>> START INFORMATION SUPPLIED
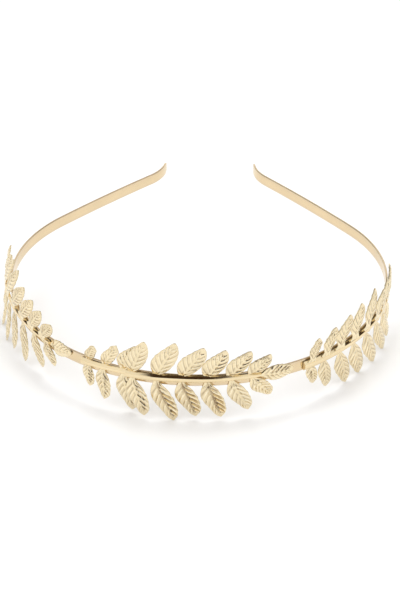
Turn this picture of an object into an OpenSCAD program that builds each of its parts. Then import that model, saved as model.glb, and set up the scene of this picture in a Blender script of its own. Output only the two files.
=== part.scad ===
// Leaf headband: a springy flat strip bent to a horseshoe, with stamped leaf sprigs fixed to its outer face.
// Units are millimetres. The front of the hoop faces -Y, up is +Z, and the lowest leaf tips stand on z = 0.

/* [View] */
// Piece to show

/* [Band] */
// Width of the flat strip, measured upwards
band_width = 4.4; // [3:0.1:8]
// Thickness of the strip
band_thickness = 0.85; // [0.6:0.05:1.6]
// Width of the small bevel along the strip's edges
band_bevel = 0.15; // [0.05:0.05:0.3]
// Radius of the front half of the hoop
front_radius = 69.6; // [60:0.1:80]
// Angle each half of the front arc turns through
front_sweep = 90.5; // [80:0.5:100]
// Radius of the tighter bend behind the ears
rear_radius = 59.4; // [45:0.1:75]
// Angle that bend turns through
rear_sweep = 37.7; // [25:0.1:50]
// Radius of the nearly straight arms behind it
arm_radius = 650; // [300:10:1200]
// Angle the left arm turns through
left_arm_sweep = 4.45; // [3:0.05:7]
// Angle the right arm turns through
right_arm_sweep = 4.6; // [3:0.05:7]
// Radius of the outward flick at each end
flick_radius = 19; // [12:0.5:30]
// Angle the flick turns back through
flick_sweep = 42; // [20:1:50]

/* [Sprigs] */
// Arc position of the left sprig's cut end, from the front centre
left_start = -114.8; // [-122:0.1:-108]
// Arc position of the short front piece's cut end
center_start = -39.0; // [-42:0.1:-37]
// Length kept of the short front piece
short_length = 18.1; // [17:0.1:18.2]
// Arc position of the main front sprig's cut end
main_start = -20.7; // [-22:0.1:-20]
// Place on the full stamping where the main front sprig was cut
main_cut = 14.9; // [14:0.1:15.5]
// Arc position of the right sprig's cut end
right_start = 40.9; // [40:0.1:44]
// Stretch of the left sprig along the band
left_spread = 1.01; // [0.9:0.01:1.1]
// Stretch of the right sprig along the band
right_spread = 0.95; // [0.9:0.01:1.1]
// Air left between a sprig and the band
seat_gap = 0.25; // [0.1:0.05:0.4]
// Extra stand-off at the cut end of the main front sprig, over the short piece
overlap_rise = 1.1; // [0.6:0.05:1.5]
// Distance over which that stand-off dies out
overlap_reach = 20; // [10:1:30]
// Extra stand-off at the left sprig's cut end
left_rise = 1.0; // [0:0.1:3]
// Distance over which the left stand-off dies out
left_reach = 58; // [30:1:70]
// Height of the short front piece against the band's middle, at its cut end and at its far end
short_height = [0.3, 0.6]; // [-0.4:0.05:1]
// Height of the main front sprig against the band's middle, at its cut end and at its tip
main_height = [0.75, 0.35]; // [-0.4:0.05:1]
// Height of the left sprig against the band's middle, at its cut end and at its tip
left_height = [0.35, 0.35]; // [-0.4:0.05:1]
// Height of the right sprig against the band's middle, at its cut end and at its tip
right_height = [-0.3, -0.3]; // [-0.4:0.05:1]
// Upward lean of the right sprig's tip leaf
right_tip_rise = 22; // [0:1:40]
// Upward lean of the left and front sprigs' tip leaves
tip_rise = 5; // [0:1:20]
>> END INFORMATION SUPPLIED
• **WHAT TO PRODUCE**: Quote exactly the lines running from the start of the listing above through the line where "flick_sweep = 42; // [20:1:50]" is found, and output no other lines.

• **ANSWER TO THIS PROBLEM**:
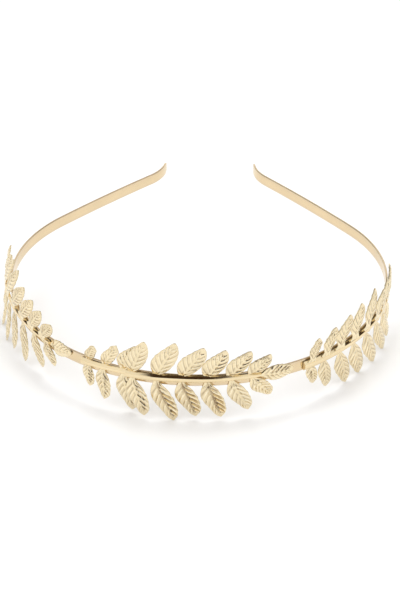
Turn this picture of an object into an OpenSCAD program that builds each of its parts. Then import that model, saved as model.glb, and set up the scene of this picture in a Blender script of its own. Output only the two files.
=== part.scad ===
// Leaf headband: a springy flat strip bent to a horseshoe, with stamped leaf sprigs fixed to its outer face.
// Units are millimetres. The front of the hoop faces -Y, up is +Z, and the lowest leaf tips stand on z = 0.

/* [View] */
// Piece to show

/* [Band] */
// Width of the flat strip, measured upwards
band_width = 4.4; // [3:0.1:8]
// Thickness of the strip
band_thickness = 0.85; // [0.6:0.05:1.6]
// Width of the small bevel along the strip's edges
band_bevel = 0.15; // [0.05:0.05:0.3]
// Radius of the front half of the hoop
front_radius = 69.6; // [60:0.1:80]
// Angle each half of the front arc turns through
front_sweep = 90.5; // [80:0.5:100]
// Radius of the tighter bend behind the ears
rear_radius = 59.4; // [45:0.1:75]
// Angle that bend turns through
rear_sweep = 37.7; // [25:0.1:50]
// Radius of the nearly straight arms behind it
arm_radius = 650; // [300:10:1200]
// Angle the left arm turns through
left_arm_sweep = 4.45; // [3:0.05:7]
// Angle the right arm turns through
right_arm_sweep = 4.6; // [3:0.05:7]
// Radius of the outward flick at each end
flick_radius = 19; // [12:0.5:30]
// Angle the flick turns back through
flick_sweep = 42; // [20:1:50]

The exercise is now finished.